The data below needs to be returned exactly, line for line.
□ □ □ □ □ □ □
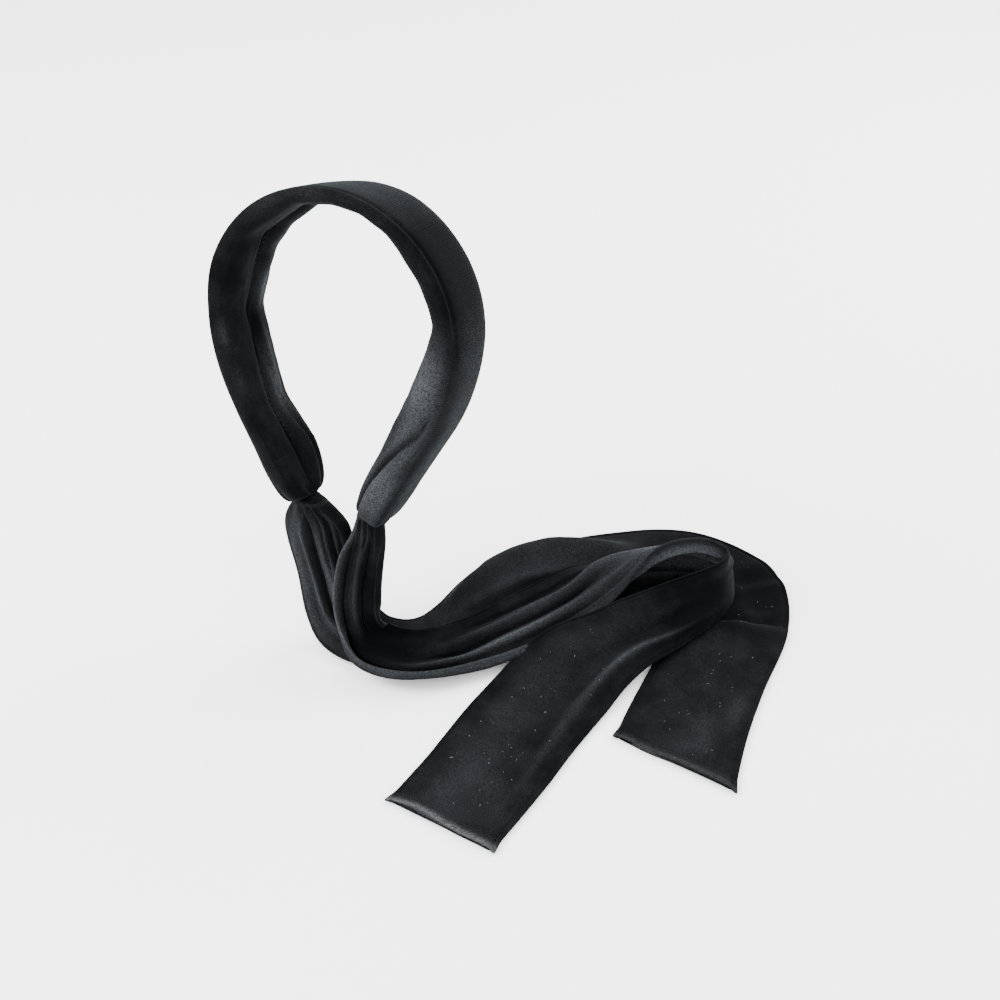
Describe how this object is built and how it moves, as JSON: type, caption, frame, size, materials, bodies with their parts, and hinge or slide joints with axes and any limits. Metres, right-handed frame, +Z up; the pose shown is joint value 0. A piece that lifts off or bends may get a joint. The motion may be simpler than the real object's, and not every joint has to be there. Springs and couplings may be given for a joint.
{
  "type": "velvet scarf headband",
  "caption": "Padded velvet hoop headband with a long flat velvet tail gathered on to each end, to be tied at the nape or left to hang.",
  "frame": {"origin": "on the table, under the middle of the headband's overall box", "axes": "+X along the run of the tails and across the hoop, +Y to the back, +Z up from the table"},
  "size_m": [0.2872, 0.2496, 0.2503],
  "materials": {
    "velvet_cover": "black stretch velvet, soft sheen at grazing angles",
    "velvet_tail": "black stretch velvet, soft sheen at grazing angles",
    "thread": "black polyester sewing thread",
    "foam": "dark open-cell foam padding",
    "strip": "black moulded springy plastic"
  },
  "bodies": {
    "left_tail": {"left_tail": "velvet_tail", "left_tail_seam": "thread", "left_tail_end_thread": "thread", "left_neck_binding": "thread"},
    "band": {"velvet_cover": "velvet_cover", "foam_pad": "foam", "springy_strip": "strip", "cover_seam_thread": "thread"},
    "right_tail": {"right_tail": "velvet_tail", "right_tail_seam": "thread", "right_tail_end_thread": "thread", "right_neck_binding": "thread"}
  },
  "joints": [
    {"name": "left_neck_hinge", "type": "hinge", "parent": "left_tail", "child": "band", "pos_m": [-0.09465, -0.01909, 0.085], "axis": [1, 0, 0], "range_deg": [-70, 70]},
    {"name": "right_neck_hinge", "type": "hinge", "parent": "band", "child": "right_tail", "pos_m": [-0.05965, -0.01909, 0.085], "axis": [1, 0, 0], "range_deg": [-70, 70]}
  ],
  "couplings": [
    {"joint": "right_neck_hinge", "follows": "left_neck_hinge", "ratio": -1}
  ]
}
□ □ □ □ □ □ □
Result of the task:
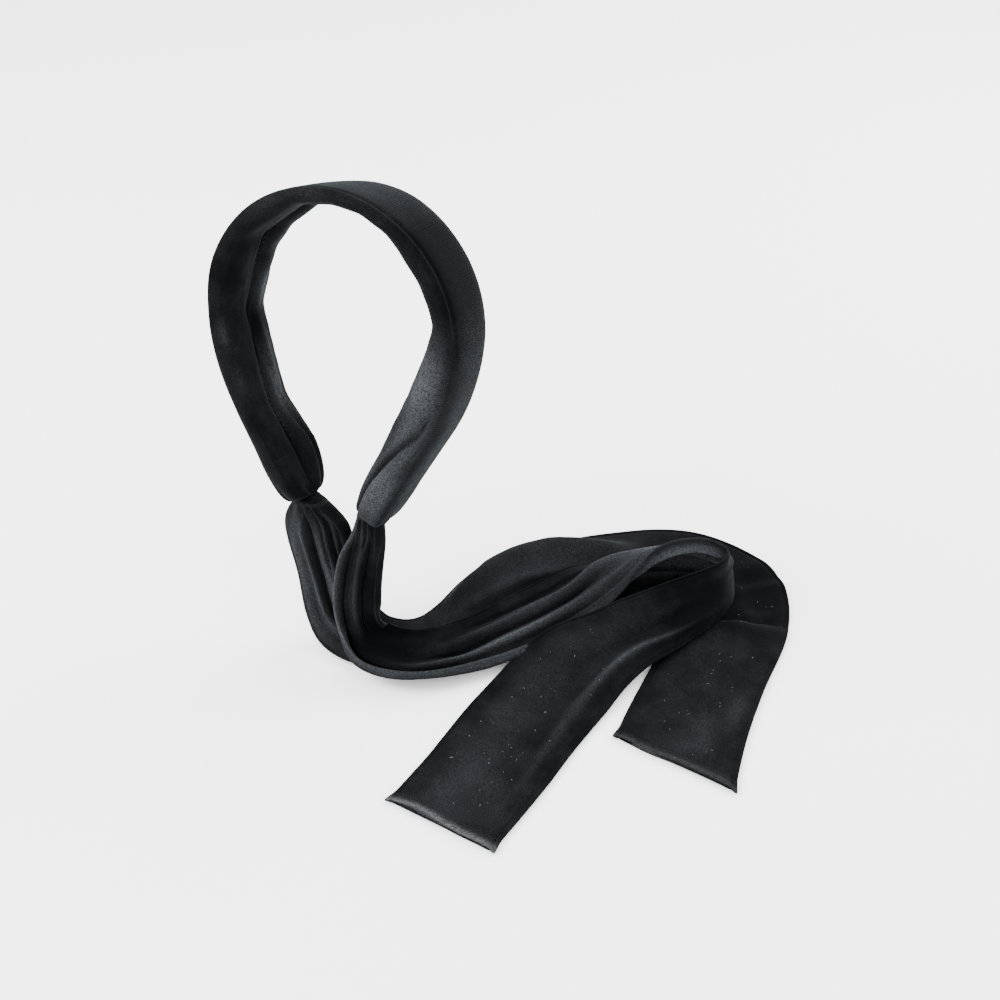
Describe how this object is built and how it moves, as JSON: type, caption, frame, size, materials, bodies with their parts, and hinge or slide joints with axes and any limits. Metres, right-handed frame, +Z up; the pose shown is joint value 0. A piece that lifts off or bends may get a joint. The motion may be simpler than the real object's, and not every joint has to be there. Springs and couplings may be given for a joint.
{
  "type": "velvet scarf headband",
  "caption": "Padded velvet hoop headband with a long flat velvet tail gathered on to each end, to be tied at the nape or left to hang.",
  "frame": {"origin": "on the table, under the middle of the headband's overall box", "axes": "+X along the run of the tails and across the hoop, +Y to the back, +Z up from the table"},
  "size_m": [0.2872, 0.2496, 0.2503],
  "materials": {
    "velvet_cover": "black stretch velvet, soft sheen at grazing angles",
    "velvet_tail": "black stretch velvet, soft sheen at grazing angles",
    "thread": "black polyester sewing thread",
    "foam": "dark open-cell foam padding",
    "strip": "black moulded springy plastic"
  },
  "bodies": {
    "left_tail": {"left_tail": "velvet_tail", "left_tail_seam": "thread", "left_tail_end_thread": "thread", "left_neck_binding": "thread"},
    "band": {"velvet_cover": "velvet_cover", "foam_pad": "foam", "springy_strip": "strip", "cover_seam_thread": "thread"},
    "right_tail": {"right_tail": "velvet_tail", "right_tail_seam": "thread", "right_tail_end_thread": "thread", "right_neck_binding": "thread"}
  },
  "joints": [
    {"name": "left_neck_hinge", "type": "hinge", "parent": "left_tail", "child": "band", "pos_m": [-0.09465, -0.01909, 0.085], "axis": [1, 0, 0], "range_deg": [-70, 70]},
    {"name": "right_neck_hinge", "type": "hinge", "parent": "band", "child": "right_tail", "pos_m": [-0.05965, -0.01909, 0.085], "axis": [1, 0, 0], "range_deg": [-70, 70]}
  ],
  "couplings": [
    {"joint": "right_neck_hinge", "follows": "left_neck_hinge", "ratio": -1}
  ]
}